“I’m going to ask you a question,” she said, moving to my side. “Are you safe? Not do you feel safe… but in this moment, are you safe?” “Yes,” I exhale after a beat, “I am.” “Trauma puts you in two places at once,” she continued. “Right now and some time in the past. Ask yourself this question all the time, ‘am I safe in this moment?’”.
Trauma blurs the lines between time.
Something I’ve come to know all too well.
Something I understand fully, yet I’m always grateful for the healers, coaches, and guides who know just how impossible that sense of separation can feel when trauma is triggered… and who give me more tools to help navigate my way back to centered.
Because sometimes, despite all the healing and growth… despite all the time that has passed and the distance I’ve put between myself and the ones who hurt me… I still get triggered. The world still starts to spin and my breath still gets short and labored. I can no longer make sense of where I am and what’s safe or real. The terror and anxiety course through every inch of my being. I shake. I cry. I hold myself as close to me as I can.
Chances are, I’m actually 100% safe.
I may even know intellectually that I am.
But the body moves at its own pace.
Finding healing and certainty in its own time.
Releasing old trauma and moving it through.
Trauma may appear irrational, like an overreaction, and entirely random… but it’s very real for the person experiencing it.

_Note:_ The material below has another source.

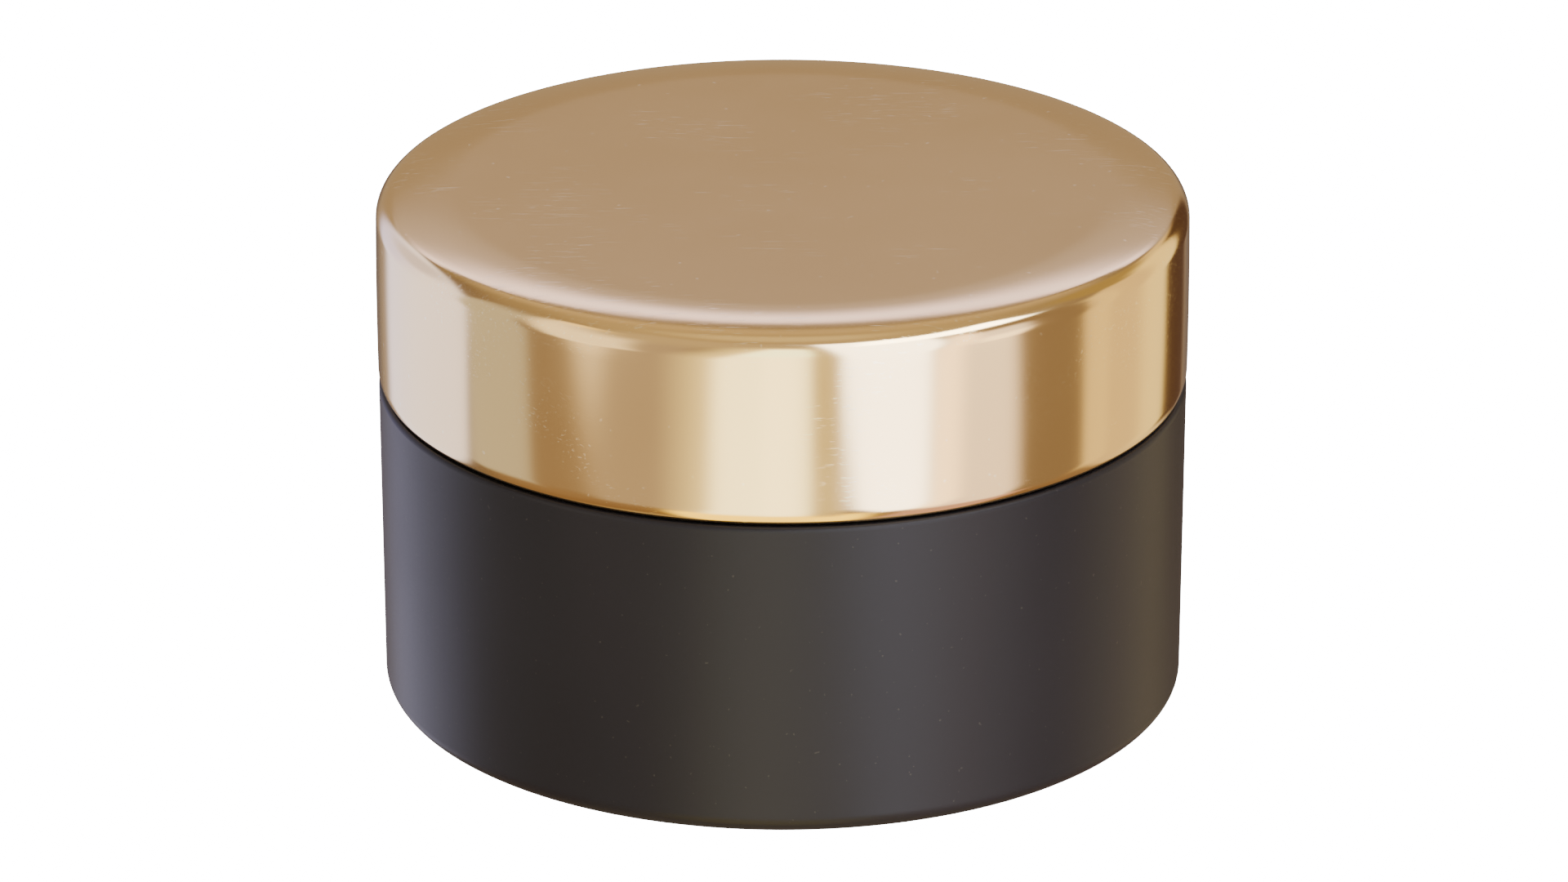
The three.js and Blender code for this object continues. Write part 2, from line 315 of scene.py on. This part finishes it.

It’s not anxiety about possible bad things that may happen, it’s residual from the things that already did. So many of us have trauma, and far too many don’t know when they’re having a traumatic response… because we don’t talk about it enough. We don’t share our stories and make room to support one another’s healing.
Healing takes time and safe spaces.
It requires understanding and care.
It asks you to feel what needs to be felt.
To move it through and out.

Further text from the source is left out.